CEY0021

Written evidence submitted by Manor Nursery School Ltd

 

I am the registered provider of an 80 place setting in Blackpool, established in 1993.

For over twenty Years I have been a Representative to the Local Authority for the Private, Voluntary and Independent Early Years Education sector.

 

Along with three of my colleagues we represent over forty settings in the area on the Local Authority Strategic Group. Our remit is to advise on providing ample sustainable provision with adequate  parental choice.

 

The following observations are based on my own findings, those of my colleagues locally that I represent and Nationally from comments, many posted on social media, that demonstrate a frustration amongst Providers that Grant Funding is so insufficient that it is destroying Early Years Provision on a devastating scale with the closure of settings becoming more and more prevalent.

 

Worst case scenario.

 

If all P.V.I. Settings were to close en masse due to lack of funding, Local Authorities could not provide cover with immediate effect to service the needs of all children under the terms we work with at present, i.e. Inclusion, parental choice etc.

 

Local Authorities could not in an immediate time scale arrange capital funding, apply for planning consents, arrange building contracts, build units and then source sufficient staff.

This process could take up to three years (looking at the time scales of other Local Authority projects).

 

Three years would mean that a whole generation of children would miss out on Early Years Education during that period before starting school putting them at severe disadvantage.

It is therefore imperative that the current position of the P.V.I supplying the majority of Early Years Education, Nationally, be maintained.

 

 

Location

 

My setting is situated with a catchment area of a large Council Estate, most of the children being on Grant only 15 or 30 hrs provision.

Grant funding attributes for 60% of my settings income.

 

 

 

 

 

 

 

 

Early Years Education Grant for 3-4 Year olds.

 

The Grant was established in 1997 at the rate of £2.97p ph. The current rate in Blackpool is £4.39 a rise of 41% over a 25 year period.

 

 

 

 

Under the terms of our registration agreement we are required to observe the INCLUSION POLICY, taking some children with complex needs for which we receive no extra funding.

The Government has always assumed that any shortfall in Grant Funding will be made up from other funding that settings earn, i.e extra hours taken over and above funding or children who are paid for without any funding.

 

This theory diminishes the income source of most settings.

 

 

Employment

 

Staffing costs account for 55% of total turnover.

 

Due to income restrictions most of the staff are paid at little more than minimum wage levels, although key staff have to be paid significantly more in order to attract personnel of the highest calibre.

 

We constantly lose staff to the Local Authority Maintained sector as they can pay a higher level of salary.

 

The minimum wage level has risen from £3.60ph in 1999 to the current level of £9.50ph

A rise of 264% (rising in April 2023 to £10.50ph = 292%).

This figure is plus 13%. Employers N.I. and Pension contributions

In 1997 minimum hourly wage rate was 63p ph = 21% ph, above the Grant level.

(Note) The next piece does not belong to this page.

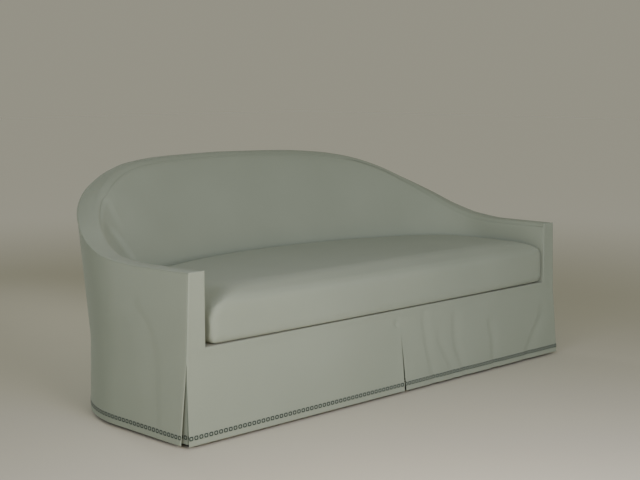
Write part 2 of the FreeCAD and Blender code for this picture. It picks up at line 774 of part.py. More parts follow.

In 2022 the minimum wage level is £5.11p ph = 112% ph, above the Grant level.

In 2023 that will increase to 141% ph above the Grant level

All these plus 13% N.I. and pension contributions.

This continually rising differential is totally unsustainable.

 

Business Rates

 

Most settings attract business rates at a premium level (Small business rates relief only applies to businesses with a rateable value of less than £15,000)

Schools attract a much lower business rates level, even on their EY setting and yet              ALL SETTINGS are paid the same level of Grant (£4.39ph in in 2022 in Blackpool).

 

I have recently been informed by the Valuation Office that my Valuation for  business rates will rise in April from £22,500 to £40,000 a rise of 80%.

 

How can it be that two parts of the same Early Years Provision sector who receive the same level of income source are rated differently?

 

If it is assumed by the Valuation Office that rental value and profitability are increasing  annually then L.A. schools must be viewed in similar circumstances or more realistically P.V.I settings should be rated at the same level as L.A. Settings.

 

 

Conclusion.

 

It must be concluded that unless the level of Grant Funding is increased significantly and with urgency many Early Years Settings will close creating a lack of provision on a National scale thus putting many children, most of these in deprived areas at a disadvantage.

This would create a void in Primary Education on National scale thus requiring massive funding to offset the first stepping stones in a child’s education currently supplied by Early Years Settings

 

The National Day Nurseries Association and Early Years Alliance wholly  support the fact that the Grant Funding  is grossly insufficient at the present time.